Allusions are a means of reinforcing the emotion or the ideas of one's own work
with the emotion or ideas of another work or occasion. Because they are capable
of saying so much in so little, they are extremely useful to the poet.
I have seen my head
(grown slightly bald) brought in upon a platter.
--T.
S. Eliot, alluding to the beheading of St. John the Baptist
The music
of poetry
Alliteration- the
repetition of initial consonant sounds, as in tried and true, safe and
sound, fish and fowl, rhyme and reason.
Assonance- the
repetition of vowel sounds, as in mad as
a hatter, time out of mind, free and easy, and slapdash.
Consonance- the
repetition of final consonant sounds, as in first
and last, odds and ends, short and sweet, and a stroke of luck.
Rhyme- the
combination of assonance and consonance; the repetition of the
accented vowel sound and all succeeding sounds.
Rhythm- the
regular occurrence of stressed and unstressed syllables.
Trochee trips from long to
short;
From long to long in solemn sort
Slow Spondee stalks; strong foot yet ill able
Ever to come up with Dactylic trisyllable.
Iambics march from short to long -
With a leap and a bound the swift Anapests throng.
From long to long in solemn sort
Slow Spondee stalks; strong foot yet ill able
Ever to come up with Dactylic trisyllable.
Iambics march from short to long -
With a leap and a bound the swift Anapests throng.
- Samuel
Taylor Coleridge
Meter is a unit
of poetry with one stressed line and one or two unstressed line. (See Foot
below.)
Iambic (n. Iamb, iambus)- one unstressed followed by
one stressed syllable
Iambics march from short to long.
Trochaic (n. Trochee)- one stressed followed by
one unstressed syllable.
Trochee trips from long to short….
Anapestic (n. Anapest)- two unstressed syllables
followed by one stressed.
With a
leap and a bound the swift Anapests throng.
Dactylic (n. Dactyl)- one stressed syllable
followed by two unstressed.
…strong
foot yet ill able/Ever to come up with Dactylic trisyllable.
Spondaic (n. Spondee)- two
stressed syllables.
From long to long in solemn sort/Slow Spondee stalks;
Units of
poetry
Line- the basic
unit of poetry; composed of a single verse.
A line that ends with a
stressed syllable is called a masculine ending.
A line that ends with an
extra syllable is called a feminine ending (e.g., “Trochee trips from long to short….”)
A pause within a line is called a caesura.

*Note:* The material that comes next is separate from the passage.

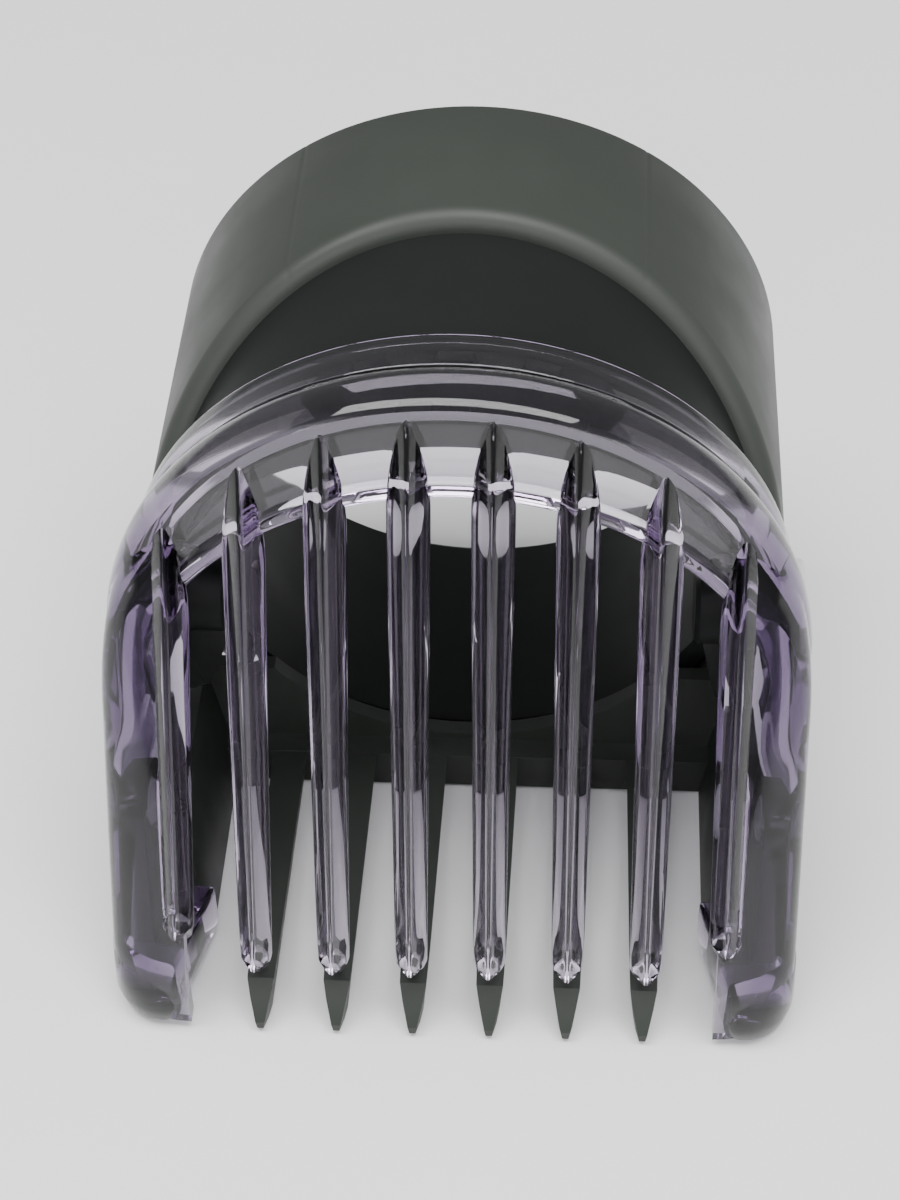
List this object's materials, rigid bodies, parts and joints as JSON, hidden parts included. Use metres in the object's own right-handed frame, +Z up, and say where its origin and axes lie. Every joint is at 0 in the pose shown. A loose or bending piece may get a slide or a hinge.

A line with a pause at the
end is called an end-stopped line.
A line that continues to
the next line without pause is a run-on
line or enjambment.
A Foot is the number of meters in a line of poetry. They are
named after how many meters in a line:
Monometer- a line with
one foot of poetry.
Dimeter- two feet of poetry.
Trimeter- three feet of
poetry
Tetrameter- four feet of
poetry
Pentameter- five feet of
poetry
Hexameter- six feet of
poetry
Heptameter- seven feet of
poetry
Octameter- eight feet of
poetry
The Stanza is a group of lines whose metrical pattern is repeated
all throughout. It is usually named after the number of lines it contains; but
there are also special kinds of stanzas:
Ballad, or literary ballad, is a long singing poem that tells a story (usually
of love or adventure), written in quatrains - four lines alternatively
of four and three feet - the third line may have internal rhyme.
Blank Verse is made up of unrhymed iambic pentameter
lines.
Free Verse has no identifiable meter, although the lines may have a rhyme-scheme.
Haiku is an unrhymed poem of seventeen syllables derived from Japanese verse;
it is made up of three lines, lines 1 and 3 have five syllables, line 2 has
seven.
Heroic Couplet is two lines of rhyming iambic pentameters.
Limerick is a five-line poem in which lines 1, 2, and 5 are anapestic trimeters
and lines 3 and 4 are anapestic dimeters, rhymed as aabba. Possible source of
origin is Limerick, Ireland.
Ode, English in origin, is a poem of indefinite length, divided in 10-line
stanzas, rhymed, with different schemes for each stanza - ababcdecde, written
in iambic meter.
Quatrain is a four-line stanza with various meters and rhyme schemes.
Sestina consists of thirty-nine lines divided into six six-line stanzas and a
three-line concluding stanza called an envoy.
Sonnet is a fourteen line poem.
The Italian or Petrarchan has two stanzas: the
first of eight lines is called octave and has the rhyme-scheme abba abba; the second of six lines is
called the sestet and has the rhyme cdecde
or cdcdcd.
The Spenserian sonnet, developed by Edmund Spenser,
has three quatrains and a heroic couplet, in iambic pentameter with rhymes ababbcbccdcdee.
The English sonnet,
developed by Shakespeare, has three quatrains and a heroic couplet, in iambic
pentameter with rhymes ababcdcdefefgg.
Tercet is a three-line stanza; when all three lines rhyme they are called a triplet.
Terza Rima consists of interlocking three-line rhyme scheme (aba, bcb).